Key differences from the I/O case:

  • Use loop.run_in_executor with an explicit executor instead of asyncio.to_thread so you can control the pool size and type.
  • Keep the pool small. A pool of 1–2 workers means CPU tasks queue up rather than competing for CPU time. Adjust based on your workload and available cores.
  • Consider a ProcessPoolExecutor for truly CPU-bound work that you want to run outside the GIL. The API is the same — just swap the executor type:
from concurrent.futures import ProcessPoolExecutor
cpu_pool = ProcessPoolExecutor(max_workers=2)

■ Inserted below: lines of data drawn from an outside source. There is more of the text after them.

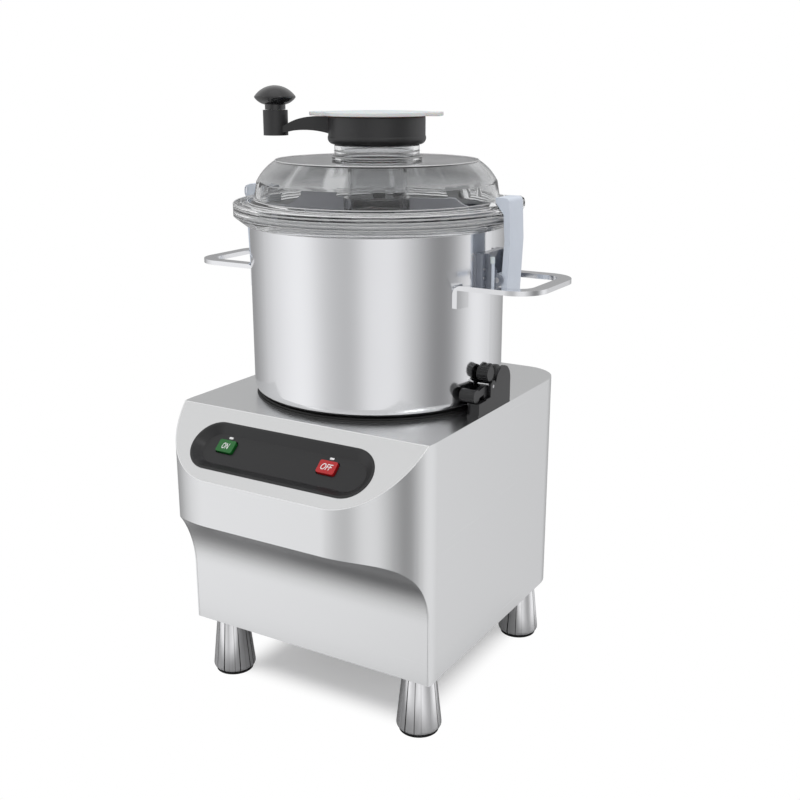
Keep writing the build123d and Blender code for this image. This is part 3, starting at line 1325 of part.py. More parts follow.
finish(catch_lever, "catch_lever")

for piece in pieces:
    export_step(piece, f"parts/{piece.label}.step")
    low, high = piece.bounding_box().min, piece.bounding_box().max
    print(f"{piece.label:22s} solids {len(piece.solids())} x {low.X:.1f} {high.X:.1f}",
          f"y {low.Y:.1f} {high.Y:.1f} z {low.Z:.1f} {high.Z:.1f}")
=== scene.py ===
"""Commercial food chopper: the finishes and fine shapes of a bowl cutter, built round its frame."""

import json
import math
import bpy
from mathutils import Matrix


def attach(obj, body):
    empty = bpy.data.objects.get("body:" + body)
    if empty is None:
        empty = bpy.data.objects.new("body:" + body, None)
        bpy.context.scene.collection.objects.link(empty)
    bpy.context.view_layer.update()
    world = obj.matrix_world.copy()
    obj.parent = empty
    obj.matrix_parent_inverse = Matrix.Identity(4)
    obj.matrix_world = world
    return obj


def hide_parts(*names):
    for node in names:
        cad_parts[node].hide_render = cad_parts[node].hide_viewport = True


bl_info = {
    "name": "Commercial food chopper",
    "version": (1, 0, 0),
    "blender": (4, 5, 0),
    "location": "View3D > Sidebar > Chopper",
    "description": "Builds the finishes and fine shapes of a bowl cutter round its frame",
    "category": "Add Mesh",
}

import bmesh
import bpy
from bpy.props import FloatProperty, FloatVectorProperty, PointerProperty
from mathutils import Matrix, Vector

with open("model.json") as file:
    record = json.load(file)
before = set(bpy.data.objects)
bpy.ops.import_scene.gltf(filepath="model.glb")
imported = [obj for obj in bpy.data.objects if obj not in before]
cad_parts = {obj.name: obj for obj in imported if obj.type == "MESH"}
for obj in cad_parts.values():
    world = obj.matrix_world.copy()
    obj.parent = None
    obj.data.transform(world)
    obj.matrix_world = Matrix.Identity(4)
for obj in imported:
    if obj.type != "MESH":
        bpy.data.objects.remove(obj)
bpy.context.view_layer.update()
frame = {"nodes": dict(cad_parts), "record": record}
MM = 0.001

# Camera of the photograph, in millimetres and degrees; its clipping in metres
CAMERA_PLACE = (546.9, -858.0, 575.9)
CAMERA_AZIMUTH = 30.714
CAMERA_DOWN = 16.283
CAMERA_LENS = 48.97
SENSOR_W = 36.0
CLIP_START, CLIP_END = 0.05, 50

# Studio: azimuth in degrees from +X towards +Y, and the grey that steel reflects from there
STUDIO_BANDS = (
    (-180, 0.62),
    (-165, 0.78),
    (-140, 1.00),
    (-122, 0.96),
    (-106, 0.66),
    (-88, 0.52),
    (-77, 0.60),
    (-66, 0.86),
    (-45, 0.90),
    (-33, 0.72),
    (-18, 0.44),
    (-5, 0.26),
    (8, 0.30),
    (20, 0.55),
    (36, 1.00),
    (55, 0.84),
    (75, 0.60),
    (100, 0.36),
    (150, 0.30),
    (170, 0.50),
)
BAND_BLUE = 1.01

# The surround above the bands, straight overhead and below the horizon: its grey, and the sines of
# the elevations between which it takes over
SURROUND = ((0.80, 0.05, 0.65), (1.0, 0.92, 0.98), (0.62, -0.45, -0.8))

# The surround's colour for lighting alone
LIGHTING_GREY = (0.78, 0.78, 0.79, 1)

# Two soft windows high in the studio: azimuth, elevation and half width in degrees, and strength;
# then how far their edges fade outwards and inwards, in cosines
WINDOWS = ((-128, 40, 7, 1.6), (-20, 44, 6, 5.0))
WINDOW_OUTSIDE, WINDOW_INSIDE = 0.004, 0.002

# Floor: its side in metres, its grey for lighting, to the eye and in steel, and its glow to the eye
FLOOR_SIDE = 12.0
FLOOR_GREY = 0.72
FLOOR_SEEN_GREY = 0.93
FLOOR_MIRRORED_GREY = 0.20
FLOOR_GLOW = 0.24

# Patch of the floor that steel mirrors, in metres: its middle, half its sides, and the distances
# from its edge between which it opens to the studio
MIRROR_X = -0.06
MIRROR_HALF = (0.19, 0.14)
MIRROR_START, MIRROR_END = -0.01, 0.07

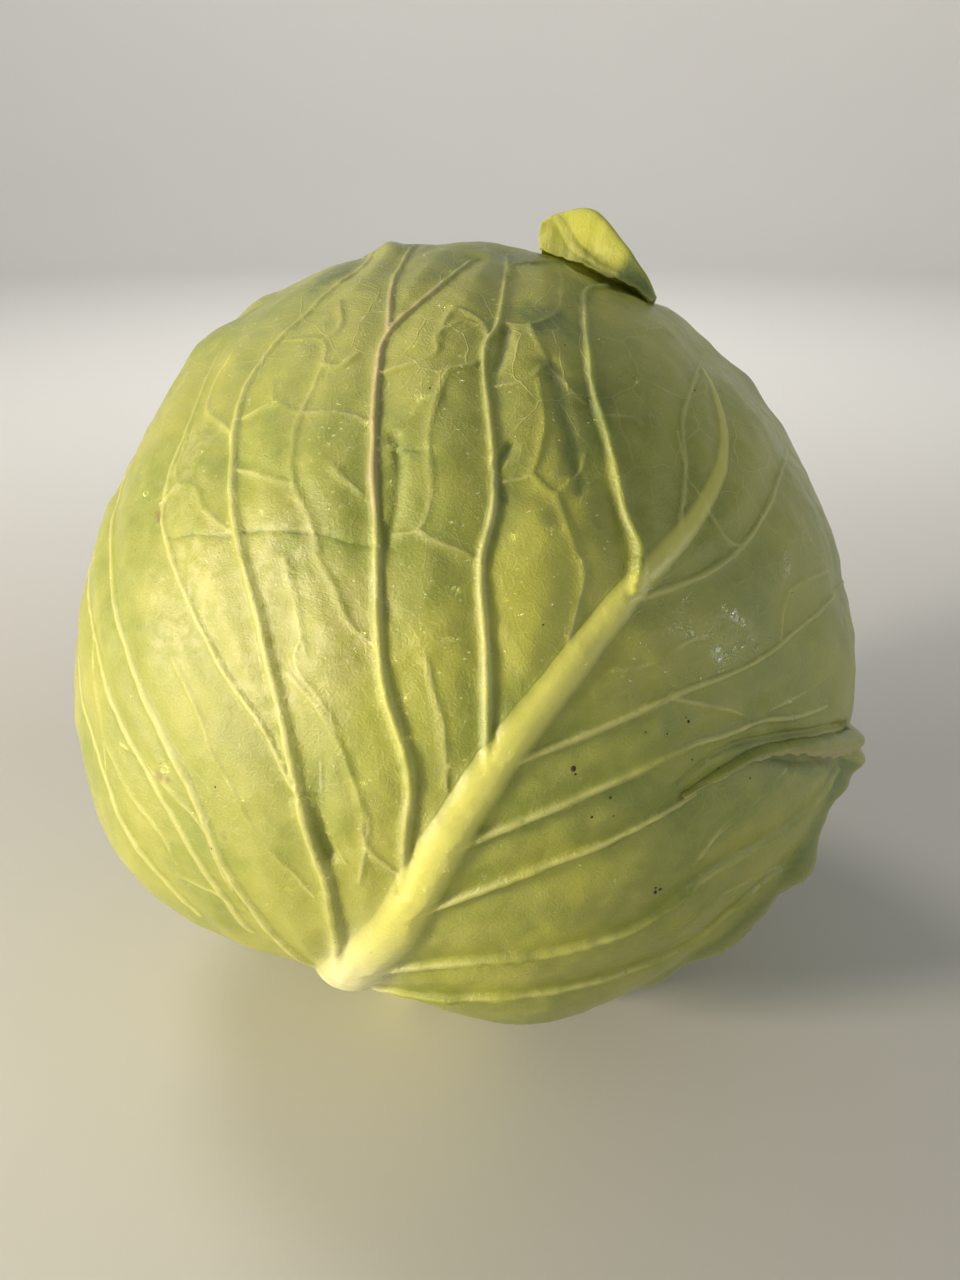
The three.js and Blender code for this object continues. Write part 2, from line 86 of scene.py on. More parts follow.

Note that functions submitted to a ProcessPoolExecutor must be picklable (top-level functions, not lambdas or closures).

ScenarioSolutionWhy
Entire step is synchronousDefine the step as def instead of async defThe runtime automatically runs it in a thread pool
Blocking call inside an async def stepawait asyncio.to_thread(fn, ...)Frees the event loop while I/O completes in a thread
CPU-intensive workawait loop.run_in_executor(pool, fn, ...) with a small dedicated poolQueues heavy computation so it doesn’t starve the event loop or other tasks

The core principle is straightforward: never block the asyncio event loop. For fully synchronous steps, use a plain def and let the framework handle threading. For blocking calls within an async def step, offload them to a thread or process and await the result.